Inevitably, there’s a tradeoff for the recuperative cycle and that’s weight and complexity. A plain Brayton cycle is elegant in its simplicity, which is why jet engines are so attractively reliable at the expense of high fuel burn. According to the patent, the Navy developmental work favors lightweight ceramics for the heat exchanger and other components. I can imagine that would be quite a tiny little—and expensive—jewel for a four-horsepower engine. That thought illuminates the economics of these engines, which are quite likely to be low volume and high priced, unless they find broad civil applications.And there are always spinoffs into civil aerospace. These projects rarely stay in their silos forever. Maybe as useful experience is gained, the recuperative cycle could prove practical for other turboshafts of all sizes, especially for a hybrid-drive electric aircraft.
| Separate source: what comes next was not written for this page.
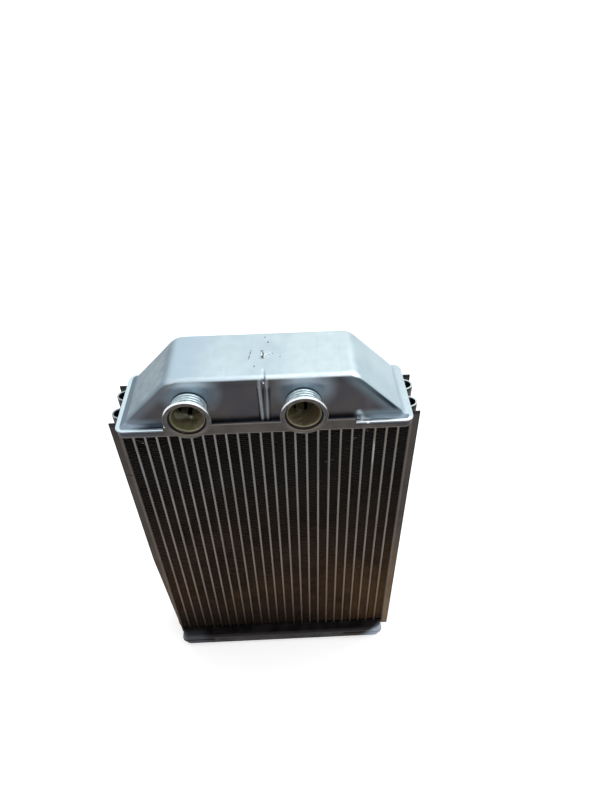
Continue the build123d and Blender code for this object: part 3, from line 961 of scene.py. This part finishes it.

As we all learned in history class, World War II rapidly accelerated aeronautical development, for both the good and the bad. We got more powerful piston engines and jets and more efficient airframes. We also got ever more effective ways to kill each other from, with and by airplane.

It’s fair to say the same thing about UAS technology; it’s pushing aeronautical science ever forward in propulsion, aerodynamics, avionics and structure. The creativity being applied to these challenges is inspiring. On the other hand, welcome to an age when you won’t be able to walk to your mailbox without a camera recording it. The potential for abuse of such surveillance technology may loom large as the next generation’s most pressing challenge, even ahead of terrorism. It worries me. But not so much that I’m not happy to see this intriguing research underway. To think otherwise would be to wear a permanent set of blinders. The Navy researcher overseeing the NRL project, Rita Manak, told me that part of what propels the lab is to try to nibble away at the edges of the unknown. “You don’t have to worry about the inevitable,” she said, “that never happens. The unexpected always does.”

As the world shrinks into little more than a subject for a lens, I’d say that’s a timely thought.